--- Begin GIVEN INFORMATION ---

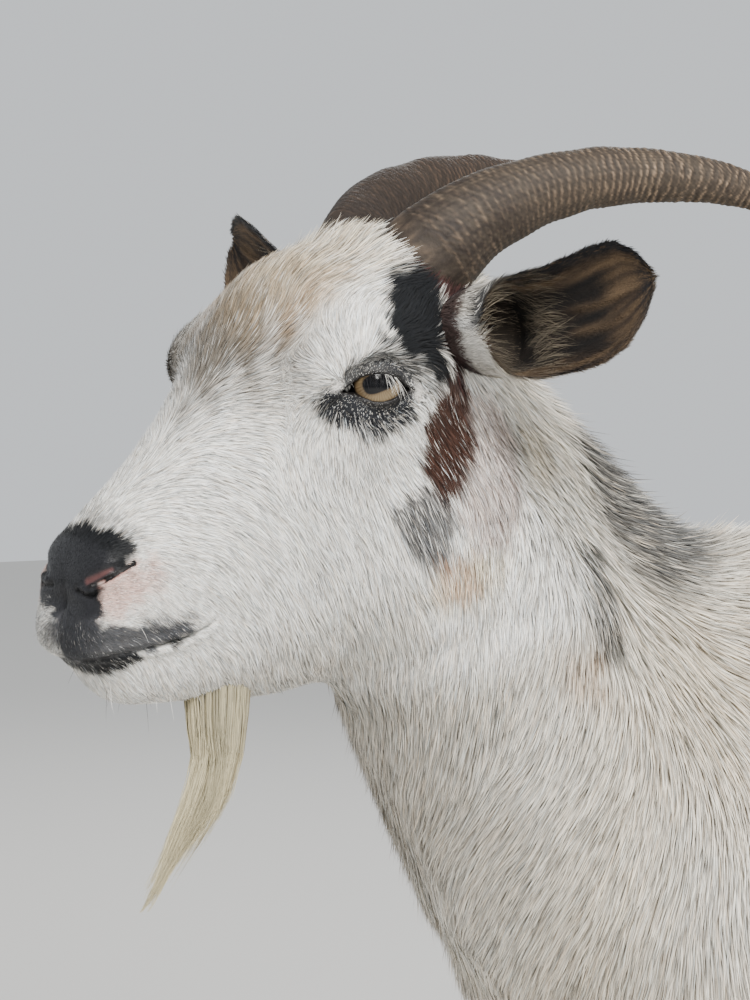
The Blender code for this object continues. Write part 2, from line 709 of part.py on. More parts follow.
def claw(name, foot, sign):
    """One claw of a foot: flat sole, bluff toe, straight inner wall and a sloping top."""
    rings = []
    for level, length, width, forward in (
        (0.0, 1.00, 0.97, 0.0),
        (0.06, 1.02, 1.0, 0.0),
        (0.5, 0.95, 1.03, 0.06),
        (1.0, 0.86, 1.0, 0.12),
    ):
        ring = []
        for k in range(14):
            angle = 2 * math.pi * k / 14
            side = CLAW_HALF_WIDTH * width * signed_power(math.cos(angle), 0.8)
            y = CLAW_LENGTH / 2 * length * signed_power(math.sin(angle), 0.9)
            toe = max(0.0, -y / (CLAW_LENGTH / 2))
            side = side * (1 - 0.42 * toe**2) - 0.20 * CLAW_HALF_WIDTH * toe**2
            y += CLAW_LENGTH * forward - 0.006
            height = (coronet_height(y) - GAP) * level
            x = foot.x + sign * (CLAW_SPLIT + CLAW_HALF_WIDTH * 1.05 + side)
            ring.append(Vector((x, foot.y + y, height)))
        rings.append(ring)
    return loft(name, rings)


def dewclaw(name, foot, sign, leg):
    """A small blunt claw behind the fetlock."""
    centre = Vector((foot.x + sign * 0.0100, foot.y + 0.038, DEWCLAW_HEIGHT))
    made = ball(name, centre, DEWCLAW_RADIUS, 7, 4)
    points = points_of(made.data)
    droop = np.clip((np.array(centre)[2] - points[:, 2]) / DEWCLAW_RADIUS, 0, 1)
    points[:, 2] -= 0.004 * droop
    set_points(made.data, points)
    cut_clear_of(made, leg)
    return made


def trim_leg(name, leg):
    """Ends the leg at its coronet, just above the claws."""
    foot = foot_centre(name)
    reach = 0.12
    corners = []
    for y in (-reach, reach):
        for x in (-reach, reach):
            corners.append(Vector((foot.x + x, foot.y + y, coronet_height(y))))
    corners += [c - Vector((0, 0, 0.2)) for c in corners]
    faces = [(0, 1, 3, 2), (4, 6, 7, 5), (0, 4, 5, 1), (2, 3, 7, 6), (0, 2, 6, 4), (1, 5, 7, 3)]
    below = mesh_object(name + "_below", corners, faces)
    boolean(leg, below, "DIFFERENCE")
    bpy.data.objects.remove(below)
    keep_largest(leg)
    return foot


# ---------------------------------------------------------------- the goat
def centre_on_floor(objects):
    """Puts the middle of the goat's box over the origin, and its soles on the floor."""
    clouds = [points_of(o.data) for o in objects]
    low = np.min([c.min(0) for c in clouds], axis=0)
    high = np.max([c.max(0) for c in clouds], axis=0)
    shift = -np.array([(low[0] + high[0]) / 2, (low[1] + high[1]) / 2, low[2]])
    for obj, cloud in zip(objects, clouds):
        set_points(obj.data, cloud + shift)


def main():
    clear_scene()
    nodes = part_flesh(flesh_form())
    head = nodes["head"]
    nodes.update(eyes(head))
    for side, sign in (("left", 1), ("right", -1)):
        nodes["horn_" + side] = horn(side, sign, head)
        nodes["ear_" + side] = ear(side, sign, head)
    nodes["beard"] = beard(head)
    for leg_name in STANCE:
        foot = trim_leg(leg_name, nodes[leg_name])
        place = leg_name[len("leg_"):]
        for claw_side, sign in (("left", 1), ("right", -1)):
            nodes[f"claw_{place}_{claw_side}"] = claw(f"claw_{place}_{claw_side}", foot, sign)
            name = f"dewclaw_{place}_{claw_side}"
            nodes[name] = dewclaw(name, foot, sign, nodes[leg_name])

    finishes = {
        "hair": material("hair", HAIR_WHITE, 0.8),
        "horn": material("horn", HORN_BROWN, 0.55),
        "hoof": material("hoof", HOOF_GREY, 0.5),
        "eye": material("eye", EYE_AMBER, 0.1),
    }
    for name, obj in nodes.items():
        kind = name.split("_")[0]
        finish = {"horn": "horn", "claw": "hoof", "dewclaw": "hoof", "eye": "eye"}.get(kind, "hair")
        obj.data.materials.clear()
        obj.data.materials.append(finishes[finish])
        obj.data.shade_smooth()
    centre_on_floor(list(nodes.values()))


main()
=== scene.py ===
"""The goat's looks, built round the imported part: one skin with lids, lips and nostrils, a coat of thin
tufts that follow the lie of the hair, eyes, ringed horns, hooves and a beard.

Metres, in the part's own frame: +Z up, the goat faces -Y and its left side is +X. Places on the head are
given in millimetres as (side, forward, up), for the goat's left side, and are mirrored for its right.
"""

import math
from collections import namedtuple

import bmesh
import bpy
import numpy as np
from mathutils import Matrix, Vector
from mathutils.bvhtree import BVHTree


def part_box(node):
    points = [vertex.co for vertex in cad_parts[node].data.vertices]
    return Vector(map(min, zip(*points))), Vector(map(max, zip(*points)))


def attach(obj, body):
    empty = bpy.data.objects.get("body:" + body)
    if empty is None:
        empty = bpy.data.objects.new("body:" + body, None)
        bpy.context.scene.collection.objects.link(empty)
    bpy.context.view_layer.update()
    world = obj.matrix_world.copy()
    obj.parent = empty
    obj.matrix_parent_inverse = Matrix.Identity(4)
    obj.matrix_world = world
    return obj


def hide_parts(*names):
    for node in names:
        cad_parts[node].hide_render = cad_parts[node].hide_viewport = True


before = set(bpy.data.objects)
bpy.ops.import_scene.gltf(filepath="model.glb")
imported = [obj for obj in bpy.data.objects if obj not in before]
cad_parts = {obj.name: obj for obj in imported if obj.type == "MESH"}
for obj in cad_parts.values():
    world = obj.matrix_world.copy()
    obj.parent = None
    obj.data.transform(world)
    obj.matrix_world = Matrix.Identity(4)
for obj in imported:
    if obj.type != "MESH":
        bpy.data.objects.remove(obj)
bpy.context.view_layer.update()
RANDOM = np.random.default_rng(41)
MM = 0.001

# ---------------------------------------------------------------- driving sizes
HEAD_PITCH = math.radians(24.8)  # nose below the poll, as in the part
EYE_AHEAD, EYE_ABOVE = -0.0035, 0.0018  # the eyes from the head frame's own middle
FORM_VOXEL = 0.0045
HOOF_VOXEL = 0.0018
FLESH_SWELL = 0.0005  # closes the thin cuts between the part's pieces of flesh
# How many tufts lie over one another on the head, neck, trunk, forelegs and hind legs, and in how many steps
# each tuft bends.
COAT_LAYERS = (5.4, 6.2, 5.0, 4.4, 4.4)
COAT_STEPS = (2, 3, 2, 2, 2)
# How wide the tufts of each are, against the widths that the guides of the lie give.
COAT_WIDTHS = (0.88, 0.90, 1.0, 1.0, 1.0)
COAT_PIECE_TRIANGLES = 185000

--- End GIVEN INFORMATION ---

### SET EXERCISE
From the line with "for name, obj" through the line with "from mathutils.bvhtree import BVHTree", set down every line exactly and nothing besides.

### EXERCISE ANSWER
    for name, obj in nodes.items():
        kind = name.split("_")[0]
        finish = {"horn": "horn", "claw": "hoof", "dewclaw": "hoof", "eye": "eye"}.get(kind, "hair")
        obj.data.materials.clear()
        obj.data.materials.append(finishes[finish])
        obj.data.shade_smooth()
    centre_on_floor(list(nodes.values()))


main()
=== scene.py ===
"""The goat's looks, built round the imported part: one skin with lids, lips and nostrils, a coat of thin
tufts that follow the lie of the hair, eyes, ringed horns, hooves and a beard.

Metres, in the part's own frame: +Z up, the goat faces -Y and its left side is +X. Places on the head are
given in millimetres as (side, forward, up), for the goat's left side, and are mirrored for its right.
"""

import math
from collections import namedtuple

import bmesh
import bpy
import numpy as np
from mathutils import Matrix, Vector
from mathutils.bvhtree import BVHTree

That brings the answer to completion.